** begin Source material **
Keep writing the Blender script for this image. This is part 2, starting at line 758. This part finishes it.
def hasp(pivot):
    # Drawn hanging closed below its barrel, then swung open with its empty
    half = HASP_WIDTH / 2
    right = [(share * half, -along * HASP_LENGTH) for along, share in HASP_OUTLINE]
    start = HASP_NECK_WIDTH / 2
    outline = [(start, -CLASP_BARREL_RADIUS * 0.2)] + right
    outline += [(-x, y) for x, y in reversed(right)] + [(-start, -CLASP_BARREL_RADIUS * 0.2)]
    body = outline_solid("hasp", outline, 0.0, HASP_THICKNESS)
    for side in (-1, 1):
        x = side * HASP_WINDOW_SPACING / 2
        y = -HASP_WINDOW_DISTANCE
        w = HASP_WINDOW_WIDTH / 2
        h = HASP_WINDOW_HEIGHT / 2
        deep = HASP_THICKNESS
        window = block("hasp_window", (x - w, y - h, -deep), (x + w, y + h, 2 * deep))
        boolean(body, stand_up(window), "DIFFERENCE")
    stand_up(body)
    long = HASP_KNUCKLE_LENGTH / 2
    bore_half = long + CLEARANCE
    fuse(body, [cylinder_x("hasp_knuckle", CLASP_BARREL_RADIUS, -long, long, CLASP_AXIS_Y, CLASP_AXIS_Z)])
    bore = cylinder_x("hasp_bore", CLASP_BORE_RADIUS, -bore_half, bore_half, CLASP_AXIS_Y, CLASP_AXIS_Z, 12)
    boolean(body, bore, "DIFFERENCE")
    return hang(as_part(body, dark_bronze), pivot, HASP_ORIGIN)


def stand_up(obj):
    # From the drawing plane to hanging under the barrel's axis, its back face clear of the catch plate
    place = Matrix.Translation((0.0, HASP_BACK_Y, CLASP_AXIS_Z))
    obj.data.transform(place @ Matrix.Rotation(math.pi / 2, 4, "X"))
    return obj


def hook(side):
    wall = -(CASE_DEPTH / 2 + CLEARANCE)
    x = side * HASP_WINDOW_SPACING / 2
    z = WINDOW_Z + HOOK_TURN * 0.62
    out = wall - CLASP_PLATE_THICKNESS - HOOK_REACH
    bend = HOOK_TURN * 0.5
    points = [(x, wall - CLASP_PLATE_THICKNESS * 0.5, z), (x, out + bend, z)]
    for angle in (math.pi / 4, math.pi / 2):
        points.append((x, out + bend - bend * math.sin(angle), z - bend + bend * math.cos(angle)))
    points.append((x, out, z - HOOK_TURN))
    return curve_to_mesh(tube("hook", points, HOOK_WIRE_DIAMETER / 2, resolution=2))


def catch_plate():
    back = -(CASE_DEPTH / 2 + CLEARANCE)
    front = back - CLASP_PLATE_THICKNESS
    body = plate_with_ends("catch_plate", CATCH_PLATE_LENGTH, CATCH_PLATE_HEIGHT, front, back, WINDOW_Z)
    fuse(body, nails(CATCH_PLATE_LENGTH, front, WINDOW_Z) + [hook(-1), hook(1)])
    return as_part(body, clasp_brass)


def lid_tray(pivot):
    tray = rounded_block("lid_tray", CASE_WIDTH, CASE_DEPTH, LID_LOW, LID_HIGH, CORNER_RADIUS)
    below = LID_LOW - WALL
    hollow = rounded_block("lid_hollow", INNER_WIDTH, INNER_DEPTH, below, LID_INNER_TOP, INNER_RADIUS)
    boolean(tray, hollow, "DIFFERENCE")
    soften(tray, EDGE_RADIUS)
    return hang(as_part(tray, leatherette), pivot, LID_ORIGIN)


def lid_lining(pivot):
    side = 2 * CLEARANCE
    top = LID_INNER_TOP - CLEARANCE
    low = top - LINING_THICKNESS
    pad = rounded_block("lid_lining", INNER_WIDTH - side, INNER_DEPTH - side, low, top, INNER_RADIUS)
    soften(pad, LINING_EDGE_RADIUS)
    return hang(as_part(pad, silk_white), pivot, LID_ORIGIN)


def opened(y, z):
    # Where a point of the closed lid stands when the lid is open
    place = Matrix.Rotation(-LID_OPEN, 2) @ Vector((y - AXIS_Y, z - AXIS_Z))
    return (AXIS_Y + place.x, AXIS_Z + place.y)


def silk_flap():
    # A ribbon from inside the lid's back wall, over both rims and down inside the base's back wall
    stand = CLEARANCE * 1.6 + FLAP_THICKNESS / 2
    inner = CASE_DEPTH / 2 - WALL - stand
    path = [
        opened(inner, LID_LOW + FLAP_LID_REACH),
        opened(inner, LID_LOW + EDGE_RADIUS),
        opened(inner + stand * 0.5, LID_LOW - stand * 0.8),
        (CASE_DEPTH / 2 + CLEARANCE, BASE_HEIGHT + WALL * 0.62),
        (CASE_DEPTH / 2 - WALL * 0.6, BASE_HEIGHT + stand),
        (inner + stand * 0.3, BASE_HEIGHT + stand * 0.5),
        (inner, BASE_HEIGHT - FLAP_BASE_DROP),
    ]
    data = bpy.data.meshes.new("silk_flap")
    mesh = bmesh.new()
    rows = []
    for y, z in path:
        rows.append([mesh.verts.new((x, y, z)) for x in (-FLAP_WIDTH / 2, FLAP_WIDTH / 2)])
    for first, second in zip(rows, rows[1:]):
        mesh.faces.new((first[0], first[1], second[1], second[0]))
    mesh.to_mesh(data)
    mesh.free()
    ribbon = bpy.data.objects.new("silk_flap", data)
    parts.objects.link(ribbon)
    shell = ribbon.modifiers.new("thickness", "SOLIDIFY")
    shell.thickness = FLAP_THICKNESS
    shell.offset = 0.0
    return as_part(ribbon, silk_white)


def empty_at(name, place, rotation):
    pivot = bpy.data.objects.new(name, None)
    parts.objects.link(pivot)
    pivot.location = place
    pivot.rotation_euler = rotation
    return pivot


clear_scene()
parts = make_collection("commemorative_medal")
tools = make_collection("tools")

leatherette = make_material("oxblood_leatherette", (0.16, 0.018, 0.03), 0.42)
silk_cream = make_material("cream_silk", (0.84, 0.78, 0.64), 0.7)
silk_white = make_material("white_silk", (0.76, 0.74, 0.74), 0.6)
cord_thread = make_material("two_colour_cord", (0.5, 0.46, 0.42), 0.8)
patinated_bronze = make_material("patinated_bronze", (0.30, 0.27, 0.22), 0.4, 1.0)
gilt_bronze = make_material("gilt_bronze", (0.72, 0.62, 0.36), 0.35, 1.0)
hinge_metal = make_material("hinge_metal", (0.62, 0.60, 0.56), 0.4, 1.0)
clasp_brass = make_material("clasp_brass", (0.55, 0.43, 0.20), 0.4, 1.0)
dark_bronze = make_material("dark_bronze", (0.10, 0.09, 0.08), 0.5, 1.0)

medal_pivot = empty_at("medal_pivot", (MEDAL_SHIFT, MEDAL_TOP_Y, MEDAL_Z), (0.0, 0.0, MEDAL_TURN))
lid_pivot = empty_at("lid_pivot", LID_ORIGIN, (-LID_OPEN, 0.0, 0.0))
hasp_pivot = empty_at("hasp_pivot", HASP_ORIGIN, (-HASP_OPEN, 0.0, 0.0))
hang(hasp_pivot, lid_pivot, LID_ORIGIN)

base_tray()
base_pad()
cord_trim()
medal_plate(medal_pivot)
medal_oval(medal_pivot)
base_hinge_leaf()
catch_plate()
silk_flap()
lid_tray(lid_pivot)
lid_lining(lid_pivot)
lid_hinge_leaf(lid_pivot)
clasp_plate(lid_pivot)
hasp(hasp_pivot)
** end Source material **
Work required. Print the material above once more, exactly.

Answer below.
Keep writing the Blender script for this image. This is part 2, starting at line 758. This part finishes it.
def hasp(pivot):
    # Drawn hanging closed below its barrel, then swung open with its empty
    half = HASP_WIDTH / 2
    right = [(share * half, -along * HASP_LENGTH) for along, share in HASP_OUTLINE]
    start = HASP_NECK_WIDTH / 2
    outline = [(start, -CLASP_BARREL_RADIUS * 0.2)] + right
    outline += [(-x, y) for x, y in reversed(right)] + [(-start, -CLASP_BARREL_RADIUS * 0.2)]
    body = outline_solid("hasp", outline, 0.0, HASP_THICKNESS)
    for side in (-1, 1):
        x = side * HASP_WINDOW_SPACING / 2
        y = -HASP_WINDOW_DISTANCE
        w = HASP_WINDOW_WIDTH / 2
        h = HASP_WINDOW_HEIGHT / 2
        deep = HASP_THICKNESS
        window = block("hasp_window", (x - w, y - h, -deep), (x + w, y + h, 2 * deep))
        boolean(body, stand_up(window), "DIFFERENCE")
    stand_up(body)
    long = HASP_KNUCKLE_LENGTH / 2
    bore_half = long + CLEARANCE
    fuse(body, [cylinder_x("hasp_knuckle", CLASP_BARREL_RADIUS, -long, long, CLASP_AXIS_Y, CLASP_AXIS_Z)])
    bore = cylinder_x("hasp_bore", CLASP_BORE_RADIUS, -bore_half, bore_half, CLASP_AXIS_Y, CLASP_AXIS_Z, 12)
    boolean(body, bore, "DIFFERENCE")
    return hang(as_part(body, dark_bronze), pivot, HASP_ORIGIN)


def stand_up(obj):
    # From the drawing plane to hanging under the barrel's axis, its back face clear of the catch plate
    place = Matrix.Translation((0.0, HASP_BACK_Y, CLASP_AXIS_Z))
    obj.data.transform(place @ Matrix.Rotation(math.pi / 2, 4, "X"))
    return obj


def hook(side):
    wall = -(CASE_DEPTH / 2 + CLEARANCE)
    x = side * HASP_WINDOW_SPACING / 2
    z = WINDOW_Z + HOOK_TURN * 0.62
    out = wall - CLASP_PLATE_THICKNESS - HOOK_REACH
    bend = HOOK_TURN * 0.5
    points = [(x, wall - CLASP_PLATE_THICKNESS * 0.5, z), (x, out + bend, z)]
    for angle in (math.pi / 4, math.pi / 2):
        points.append((x, out + bend - bend * math.sin(angle), z - bend + bend * math.cos(angle)))
    points.append((x, out, z - HOOK_TURN))
    return curve_to_mesh(tube("hook", points, HOOK_WIRE_DIAMETER / 2, resolution=2))


def catch_plate():
    back = -(CASE_DEPTH / 2 + CLEARANCE)
    front = back - CLASP_PLATE_THICKNESS
    body = plate_with_ends("catch_plate", CATCH_PLATE_LENGTH, CATCH_PLATE_HEIGHT, front, back, WINDOW_Z)
    fuse(body, nails(CATCH_PLATE_LENGTH, front, WINDOW_Z) + [hook(-1), hook(1)])
    return as_part(body, clasp_brass)


def lid_tray(pivot):
    tray = rounded_block("lid_tray", CASE_WIDTH, CASE_DEPTH, LID_LOW, LID_HIGH, CORNER_RADIUS)
    below = LID_LOW - WALL
    hollow = rounded_block("lid_hollow", INNER_WIDTH, INNER_DEPTH, below, LID_INNER_TOP, INNER_RADIUS)
    boolean(tray, hollow, "DIFFERENCE")
    soften(tray, EDGE_RADIUS)
    return hang(as_part(tray, leatherette), pivot, LID_ORIGIN)


def lid_lining(pivot):
    side = 2 * CLEARANCE
    top = LID_INNER_TOP - CLEARANCE
    low = top - LINING_THICKNESS
    pad = rounded_block("lid_lining", INNER_WIDTH - side, INNER_DEPTH - side, low, top, INNER_RADIUS)
    soften(pad, LINING_EDGE_RADIUS)
    return hang(as_part(pad, silk_white), pivot, LID_ORIGIN)


def opened(y, z):
    # Where a point of the closed lid stands when the lid is open
    place = Matrix.Rotation(-LID_OPEN, 2) @ Vector((y - AXIS_Y, z - AXIS_Z))
    return (AXIS_Y + place.x, AXIS_Z + place.y)


def silk_flap():
    # A ribbon from inside the lid's back wall, over both rims and down inside the base's back wall
    stand = CLEARANCE * 1.6 + FLAP_THICKNESS / 2
    inner = CASE_DEPTH / 2 - WALL - stand
    path = [
        opened(inner, LID_LOW + FLAP_LID_REACH),
        opened(inner, LID_LOW + EDGE_RADIUS),
        opened(inner + stand * 0.5, LID_LOW - stand * 0.8),
        (CASE_DEPTH / 2 + CLEARANCE, BASE_HEIGHT + WALL * 0.62),
        (CASE_DEPTH / 2 - WALL * 0.6, BASE_HEIGHT + stand),
        (inner + stand * 0.3, BASE_HEIGHT + stand * 0.5),
        (inner, BASE_HEIGHT - FLAP_BASE_DROP),
    ]
    data = bpy.data.meshes.new("silk_flap")
    mesh = bmesh.new()
    rows = []
    for y, z in path:
        rows.append([mesh.verts.new((x, y, z)) for x in (-FLAP_WIDTH / 2, FLAP_WIDTH / 2)])
    for first, second in zip(rows, rows[1:]):
        mesh.faces.new((first[0], first[1], second[1], second[0]))
    mesh.to_mesh(data)
    mesh.free()
    ribbon = bpy.data.objects.new("silk_flap", data)
    parts.objects.link(ribbon)
    shell = ribbon.modifiers.new("thickness", "SOLIDIFY")
    shell.thickness = FLAP_THICKNESS
    shell.offset = 0.0
    return as_part(ribbon, silk_white)


def empty_at(name, place, rotation):
    pivot = bpy.data.objects.new(name, None)
    parts.objects.link(pivot)
    pivot.location = place
    pivot.rotation_euler = rotation
    return pivot


clear_scene()
parts = make_collection("commemorative_medal")
tools = make_collection("tools")

leatherette = make_material("oxblood_leatherette", (0.16, 0.018, 0.03), 0.42)
silk_cream = make_material("cream_silk", (0.84, 0.78, 0.64), 0.7)
silk_white = make_material("white_silk", (0.76, 0.74, 0.74), 0.6)
cord_thread = make_material("two_colour_cord", (0.5, 0.46, 0.42), 0.8)
patinated_bronze = make_material("patinated_bronze", (0.30, 0.27, 0.22), 0.4, 1.0)
gilt_bronze = make_material("gilt_bronze", (0.72, 0.62, 0.36), 0.35, 1.0)
hinge_metal = make_material("hinge_metal", (0.62, 0.60, 0.56), 0.4, 1.0)
clasp_brass = make_material("clasp_brass", (0.55, 0.43, 0.20), 0.4, 1.0)
dark_bronze = make_material("dark_bronze", (0.10, 0.09, 0.08), 0.5, 1.0)

medal_pivot = empty_at("medal_pivot", (MEDAL_SHIFT, MEDAL_TOP_Y, MEDAL_Z), (0.0, 0.0, MEDAL_TURN))
lid_pivot = empty_at("lid_pivot", LID_ORIGIN, (-LID_OPEN, 0.0, 0.0))
hasp_pivot = empty_at("hasp_pivot", HASP_ORIGIN, (-HASP_OPEN, 0.0, 0.0))
hang(hasp_pivot, lid_pivot, LID_ORIGIN)

base_tray()
base_pad()
cord_trim()
medal_plate(medal_pivot)
medal_oval(medal_pivot)
base_hinge_leaf()
catch_plate()
silk_flap()
lid_tray(lid_pivot)
lid_lining(lid_pivot)
lid_hinge_leaf(lid_pivot)
clasp_plate(lid_pivot)
hasp(hasp_pivot)